A brain-wave-actuated small robot car using ensemble empirical mode decomposition-based approach

An ensemble empirical mode decomposition (EEMD)-based approach was developed to extract steady-state visual evoked potentials (SSVEPs) for wireless handling of a small robot car. Three visual stimuli, flickering at 13, 14, and 15 Hz, were displayed on a liquid crystal display monitor to induce user's SSVEPs. The induced SSVEPs were used to control three movement functions (forward, left, and right) of the small robot car. Users gazed at one chosen visual stimulus at one time, and the induced SSVEP was recognized to activate the desired movement function. In this paper, all subjects were requested to handle the small robot car to complete an S-shaped course four times. The proposed system utilized only one electroencephalography (EEG) channel placed at the Oz position. The acquired EEG signals were first segmented into 1-s epochs, and each epoch was then decomposed by EEMD into a series of oscillation components, denoted as intrinsic oscillatory functions (IOFs), representing multiscale features of the recorded signal. The SSVEP-related IOFs were then recognized using a matched filter detector (MFD), including a matched filter demodulator and an amplitude detector.
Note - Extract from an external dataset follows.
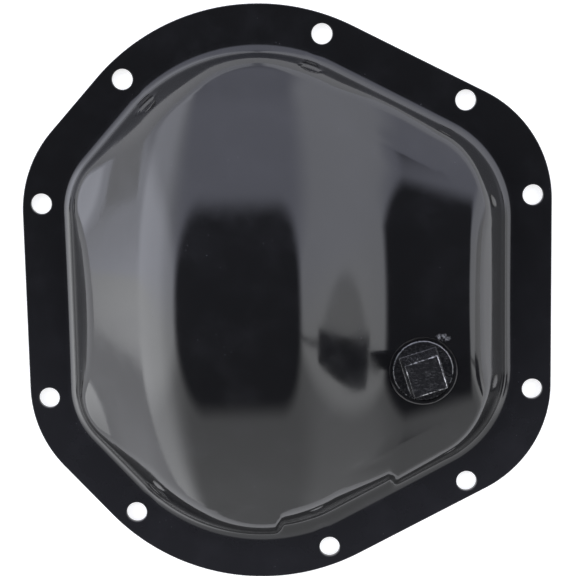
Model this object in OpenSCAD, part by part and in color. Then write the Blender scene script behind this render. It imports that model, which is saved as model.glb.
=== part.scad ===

The visual stimulus, which contributed maximum power to the MFD, was recognized as the gazed target. In this paper, all subjects could actuate the small robot car using the proposed EEMD-based brain computer interface system to complete an S-shaped course four times; the mean execution time, number of valid detections, and command transfer interval over the 11 subjects were 84.5 s, 51.13 commands, and 1.65 s/command, respectively.